I came up with the following code to load a value from X:

.data X: .long 0 /* arbitrary distance here */ .data L1: .long X .text ldr r0,L1 ldr r0,[r0]

which works fine.

Now someone told me that it might be possible to construct absolute addresses with MOV/MOVT and let the linker fix the gory stuff.

I doubt that because of the limitations the ARM seems to place on immediate values in MOV and MOVT. If I understand the manual correctly, immediate operands of MOV and friends must be 8-bit values that can be shifted to the left by up to eight bits.

Wouldn't this limitation make MOV/MOVT unsuitable for loading absolute addresses that cannot be known at compile time?

Or am I missing something?

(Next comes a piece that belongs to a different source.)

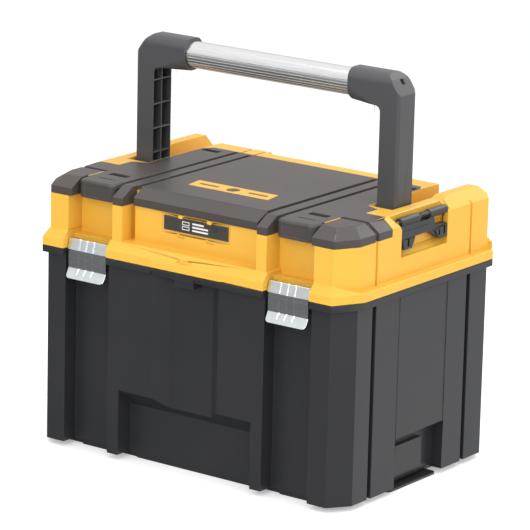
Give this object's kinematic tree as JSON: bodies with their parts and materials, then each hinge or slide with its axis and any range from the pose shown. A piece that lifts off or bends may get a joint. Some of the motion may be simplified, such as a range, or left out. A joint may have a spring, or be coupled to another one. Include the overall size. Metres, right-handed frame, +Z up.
{
  "type": "toolbox with tray",
  "caption": "Deep stackable tool box with a hinged lid, sheet-metal front latches, side clips, a fold-down carry handle and a lift-out tray.",
  "frame": {"origin": "middle of the rim outline, on the surface the box stands on", "axes": "+X to the right along the front, +Y from the front to the hinge at the back, +Z up"},
  "size_m": [0.44, 0.3161, 0.462],
  "materials": {
    "black_plastic": "textured",
    "cover_plastic": "fine textured",
    "yellow_plastic": "satin",
    "zinc_plate": "zinc plated",
    "aluminium_tube": "fluted, satin",
    "steel": "plain",
    "seal_rubber": "matt",
    "clear_plastic": "clear",
    "card": "printed card"
  },
  "bodies": {
    "base": {"box_body": "black_plastic", "lid_hinge_pins": "steel"},
    "lid": {"lid_shell": "yellow_plastic", "top_cover": "cover_plastic", "corner_cap_left": "cover_plastic", "corner_cap_right": "cover_plastic", "cover_badge": "yellow_plastic", "cover_screws": "steel", "lid_seal": "seal_rubber", "label_window": "clear_plastic", "label_card": "card", "front_latch_pins": "steel", "side_clip_pins": "steel", "side_clip_springs": "steel", "handle_pivot_pins": "steel"},
    "handle": {"handle_arm_left": "black_plastic", "handle_arm_right": "black_plastic", "handle_tube": "aluminium_tube", "handle_tube_screws": "steel"},
    "latch_left": {"front_latch_left": "zinc_plate"},
    "latch_right": {"front_latch_right": "zinc_plate"},
    "clip_left": {"side_clip_left": "black_plastic"},
    "clip_right": {"side_clip_right": "black_plastic"},
    "tray": {"tray": "black_plastic"}
  },
  "joints": [
    {"name": "lid_hinge", "type": "hinge", "parent": "base", "child": "lid", "pos_m": [0, 0.157, 0.236], "axis": [-1, 0, 0], "range_deg": [0, 100]},
    {"name": "handle_fold", "type": "hinge", "parent": "lid", "child": "handle", "pos_m": [0, 0.002, 0.303], "axis": [-1, 0, 0], "range_deg": [0, 90]},
    {"name": "latch_left_swing", "type": "hinge", "parent": "lid", "child": "latch_left", "pos_m": [-0.14, -0.1386, 0.2435], "axis": [-1, 0, 0], "range_deg": [0, 110]},
    {"name": "latch_right_swing", "type": "hinge", "parent": "lid", "child": "latch_right", "pos_m": [0.14, -0.1386, 0.2435], "axis": [-1, 0, 0], "range_deg": [0, 110]},
    {"name": "clip_left_swing", "type": "hinge", "parent": "lid", "child": "clip_left", "pos_m": [-0.2066, 0, 0.307], "axis": [0, 1, 0], "range_deg": [0, 150], "stiffness_Nm_per_rad": 0.01},
    {"name": "clip_right_swing", "type": "hinge", "parent": "lid", "child": "clip_right", "pos_m": [0.2066, 0, 0.307], "axis": [0, -1, 0], "range_deg": [0, 150], "stiffness_Nm_per_rad": 0.01},
    {"name": "tray_lift", "type": "slide", "parent": "base", "child": "tray", "axis": [0, 0, 1], "range_m": [0, 0.16]}
  ],
  "couplings": [
    {"joint": "tray_lift", "follows": "lid_hinge", "m_per_rad": 0.09}
  ]
}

Any hints would be welcome!

--
Nils M Holm  < n m h @ t 3 x . o r g >  www.t3x.org

- T
- Tauno Voipio
  
  Contact options for registered users
Vote on answer
posted
10 years ago

Sun, Mar 16, 2014 9:23 PM

The normal way would be to have the address constant in the code section, at a place outside the code flow. This implies the the address can be resolved latest at link time. Otherwise, you need a pointer in the data (or .bss) section to be filled in at run- time.

If you are using assembler, there is a literal syntax:

ldr r0,=X @ this will create a PC-relative access ldr r0,[r0] .....

.pool @ this has to be within the PC-relative addressing @ range from the instruction, outside of code flow.

The .pool pseudo-op is not absolutely necessary, if the module is so small that the literal can be accessed at the end. The assembler will generate the literal pool anyway at the end, if there are any unresolved literals at the end of assembly.

----

A different story is that the address is a virtual address: the address translation in the hardware will change it to the physical address in the way the kernel feels fit.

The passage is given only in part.